DATA EXTRACT:
<<<<
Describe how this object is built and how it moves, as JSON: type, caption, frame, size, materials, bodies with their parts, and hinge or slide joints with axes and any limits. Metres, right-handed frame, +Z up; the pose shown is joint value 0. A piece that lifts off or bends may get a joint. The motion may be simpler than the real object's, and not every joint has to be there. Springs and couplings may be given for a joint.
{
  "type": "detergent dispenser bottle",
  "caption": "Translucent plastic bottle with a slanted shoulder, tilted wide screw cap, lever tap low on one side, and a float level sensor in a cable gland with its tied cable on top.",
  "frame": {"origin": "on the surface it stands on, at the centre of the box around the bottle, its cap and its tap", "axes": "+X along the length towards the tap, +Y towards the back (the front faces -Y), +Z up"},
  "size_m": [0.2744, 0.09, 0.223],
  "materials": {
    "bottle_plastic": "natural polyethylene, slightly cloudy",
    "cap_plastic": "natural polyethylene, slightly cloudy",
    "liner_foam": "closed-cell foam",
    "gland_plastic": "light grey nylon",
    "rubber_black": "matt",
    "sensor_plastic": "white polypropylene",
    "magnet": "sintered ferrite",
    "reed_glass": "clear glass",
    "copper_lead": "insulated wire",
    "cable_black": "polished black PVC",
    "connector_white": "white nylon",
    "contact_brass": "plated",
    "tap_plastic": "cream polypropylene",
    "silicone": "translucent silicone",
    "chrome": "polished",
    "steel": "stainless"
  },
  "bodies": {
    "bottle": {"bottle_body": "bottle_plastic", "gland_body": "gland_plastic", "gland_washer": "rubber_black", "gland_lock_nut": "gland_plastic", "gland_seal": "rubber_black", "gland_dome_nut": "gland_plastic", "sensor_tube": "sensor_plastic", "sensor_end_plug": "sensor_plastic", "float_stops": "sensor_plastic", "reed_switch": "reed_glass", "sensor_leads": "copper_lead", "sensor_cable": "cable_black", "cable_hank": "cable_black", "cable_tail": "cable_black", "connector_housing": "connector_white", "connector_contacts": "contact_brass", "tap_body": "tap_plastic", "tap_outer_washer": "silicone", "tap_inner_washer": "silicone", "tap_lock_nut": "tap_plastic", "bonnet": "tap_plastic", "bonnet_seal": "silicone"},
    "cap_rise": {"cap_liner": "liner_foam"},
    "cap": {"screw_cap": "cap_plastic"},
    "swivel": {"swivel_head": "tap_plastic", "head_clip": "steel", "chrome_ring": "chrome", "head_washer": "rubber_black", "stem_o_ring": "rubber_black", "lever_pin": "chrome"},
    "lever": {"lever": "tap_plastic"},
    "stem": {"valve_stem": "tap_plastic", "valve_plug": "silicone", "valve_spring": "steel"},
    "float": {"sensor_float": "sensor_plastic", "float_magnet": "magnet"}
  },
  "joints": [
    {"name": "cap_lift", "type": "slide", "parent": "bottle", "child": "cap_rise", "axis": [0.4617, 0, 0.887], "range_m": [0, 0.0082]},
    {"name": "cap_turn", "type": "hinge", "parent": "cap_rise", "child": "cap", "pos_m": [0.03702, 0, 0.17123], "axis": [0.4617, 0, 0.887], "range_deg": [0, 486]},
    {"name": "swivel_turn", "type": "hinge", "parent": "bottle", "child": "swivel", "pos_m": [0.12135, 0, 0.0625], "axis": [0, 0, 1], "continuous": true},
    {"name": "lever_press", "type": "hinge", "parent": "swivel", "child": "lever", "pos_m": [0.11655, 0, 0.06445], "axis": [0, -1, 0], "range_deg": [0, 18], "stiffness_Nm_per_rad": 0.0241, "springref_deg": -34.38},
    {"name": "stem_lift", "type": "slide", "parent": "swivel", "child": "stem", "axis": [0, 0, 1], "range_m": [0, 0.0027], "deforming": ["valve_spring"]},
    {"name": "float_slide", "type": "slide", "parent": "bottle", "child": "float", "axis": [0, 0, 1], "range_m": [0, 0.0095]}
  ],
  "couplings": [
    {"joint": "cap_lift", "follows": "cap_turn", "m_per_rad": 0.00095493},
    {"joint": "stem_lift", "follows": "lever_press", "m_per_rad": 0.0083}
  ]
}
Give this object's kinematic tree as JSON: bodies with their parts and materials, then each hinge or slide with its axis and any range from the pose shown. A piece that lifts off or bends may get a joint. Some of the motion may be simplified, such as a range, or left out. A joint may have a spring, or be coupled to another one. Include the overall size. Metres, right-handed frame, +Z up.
>>>>
EXERCISE BRIEF: Pull every line containing the word "axes" out of the material and copy it.

ANSWER FOR THE TASK:
Describe how this object is built and how it moves, as JSON: type, caption, frame, size, materials, bodies with their parts, and hinge or slide joints with axes and any limits. Metres, right-handed frame, +Z up; the pose shown is joint value 0. A piece that lifts off or bends may get a joint. The motion may be simpler than the real object's, and not every joint has to be there. Springs and couplings may be given for a joint.
  "frame": {"origin": "on the surface it stands on, at the centre of the box around the bottle, its cap and its tap", "axes": "+X along the length towards the tap, +Y towards the back (the front faces -Y), +Z up"},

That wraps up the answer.